Newly Sequenced Termite Genome May Uncover New Pest Control Measures

Know your enemy: This phrase is truer than ever when it comes to pest control. Now, scientists have learned a bit more about a voracious insect, sequencing its genome to uncover new genetic targets for pest control; they've studied the termite.

"The termite genome reveals many unique genetic targets that can be disrupted for better termite control," said Michael Scharf, one of the researchers, in a news release. "Depending on which gene or protein that is targeted, we could disrupt termites' neurological processes, molting digestive factors or cuticle formation. We're just limited by our imagination."

The termite in question is the Nevada dampwood termite. While these termites don't cause significant damage to buildings, they are closely related to other pests that do cause damage, such as the eastern subterranean termite.
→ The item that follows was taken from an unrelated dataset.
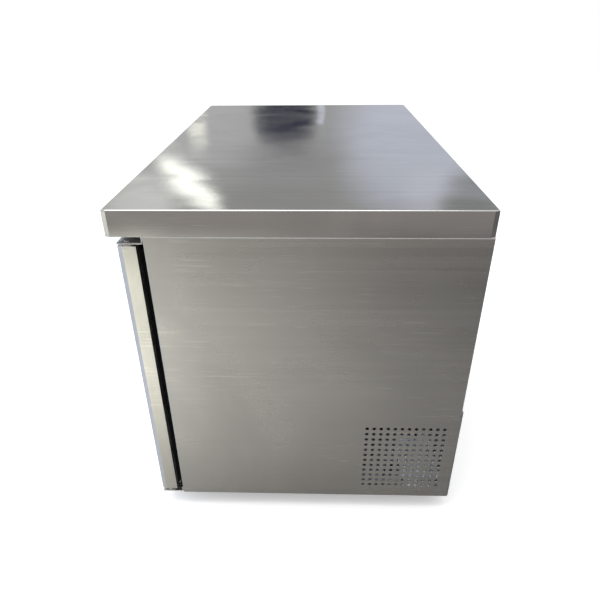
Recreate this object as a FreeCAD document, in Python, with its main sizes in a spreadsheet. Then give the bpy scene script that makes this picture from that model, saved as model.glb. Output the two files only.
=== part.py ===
import FreeCAD, Part
import math
import os

import Sketcher

# Undercounter freezer with a fixed stainless worktop and two side-hung front doors.
# +X is the right-hand end seen from the front, -Y the front, +Z up. The origin is on the floor,
# under the middle of the outline. Lengths are millimetres.

Vector = FreeCAD.Vector
doc = FreeCAD.newDocument("UndercounterFreezer")
sheet = doc.addObject("Spreadsheet::Sheet", "Sizes")
nodes = []
pockets = []


# ---------------------------------------------------------------- sizes that carry their formula

class Size:
    """A length with its value and the expression that gives it from the spreadsheet's cells."""

    def __init__(self, value, text):
        self.value = value
        self.text = text

    def __add__(self, other):
        other = as_size(other)
        return Size(self.value + other.value, f"({self.text} + {other.text})")

    def __radd__(self, other):
        return as_size(other) + self

    def __sub__(self, other):
        other = as_size(other)
        return Size(self.value - other.value, f"({self.text} - {other.text})")

    def __rsub__(self, other):
        return as_size(other) - self

    def __mul__(self, factor):
        factor = as_size(factor)
        return Size(self.value * factor.value, f"({self.text} * {factor.text})")

    def __rmul__(self, factor):
        return self * factor

    def __truediv__(self, divisor):
        divisor = as_size(divisor)
        return Size(self.value / divisor.value, f"({self.text} / {divisor.text})")

    def __neg__(self):
        return Size(-self.value, f"(0 - {self.text})")


def as_size(number):
    return number if isinstance(number, Size) else Size(float(number), f"({float(number)})")


def size(alias, value):
    """Puts one driving dimension in the sheet, under its own name."""
    size.row += 1
    cell = f"A{size.row}"
    sheet.set(cell, str(value))
    sheet.setAlias(cell, alias)
    return Size(float(value), f"Sizes.{alias}")


size.row = 0


# ---------------------------------------------------------------- driving dimensions

# outside
unit_length = size("unit_length", 1200)          # end to end
top_depth = size("top_depth", 700)               # worktop, front to back
top_thick = size("top_thick", 50)                # worktop's folded edge
body_tall = size("body_tall", 650)               # cabinet under the worktop
foot_tall = size("foot_tall", 40)                # floor to the cabinet's underside
front_overhang = size("front_overhang", 18)      # worktop past the doors' faces
rear_proud = size("rear_proud", 3)               # rear cover past the cabinet's back

# sheet metal
top_gauge = size("top_gauge", 1.5)
skin_gauge = size("skin_gauge", 1)
liner_gauge = size("liner_gauge", 0.8)
base_gauge = size("base_gauge", 1.5)
corner_bevel = size("corner_bevel", 9)           # worktop's upright corners, along Y
bend_radius = size("bend_radius", 2.5)           # worktop's top edge, end panels' folds
hem_wide = size("hem_wide", 14)                  # worktop's return under its edge
end_return = size("end_return", 12)              # end panel's folds round the front and the top
end_flange = size("end_flange", 38)              # end panel's flange along the machine bay's floor
end_flange_long = size("end_flange_long", 190)
lip_tall = size("lip_tall", 15)                  # lips that the rear cover is screwed to
snug = size("snug", 0.2)                         # clearance between pieces that fit together

# insulated walls and front frame
wall_side = size("wall_side", 45)
wall_back = size("wall_back", 45)
wall_floor = size("wall_floor", 45)
wall_roof = size("wall_roof", 45)
frame_thick = size("frame_thick", 3)
mullion_wide = size("mullion_wide", 64)
mullion_deep = size("mullion_deep", 45)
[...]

Termites in general can cost an estimated $40 billion in damage and control treatment each year; it's not surprising that scientists want to learn more about them in order to devise better controls.

"While current pesticides are very effective products, the problem is that you're injecting large volumes of them into the soil around the house," said Scharf in a news release. "It would be nice to move to a greener technology, and that's what the genome sequence could enable us to do. With termites, you don't have to impact all of them. Targeting just a fraction of the workers could cause an entire colony to collapse."

The researchers point out that by knowing the termite genome, gene silencing could be an option to cull the pests. Gene silencing would target termite RNA to reduce the expression of critical genes, and thus knock out the insects.

Sequencing the genome doesn't only help researchers learn new walls to battle the pests, though. It could also help scientists better understand the symbiosis between termites and the more than 4,000 species of bacteria that thrive in their guts, which aid in everything from digestion to defense.

"The genome provides a well-defined roadmap that could help us find the right cocktail of enzymes to break wood down into its simple sugars," said Scharf in a news release. "It takes a lot of the guesswork out."

The findings are published in the journal Nature Communications.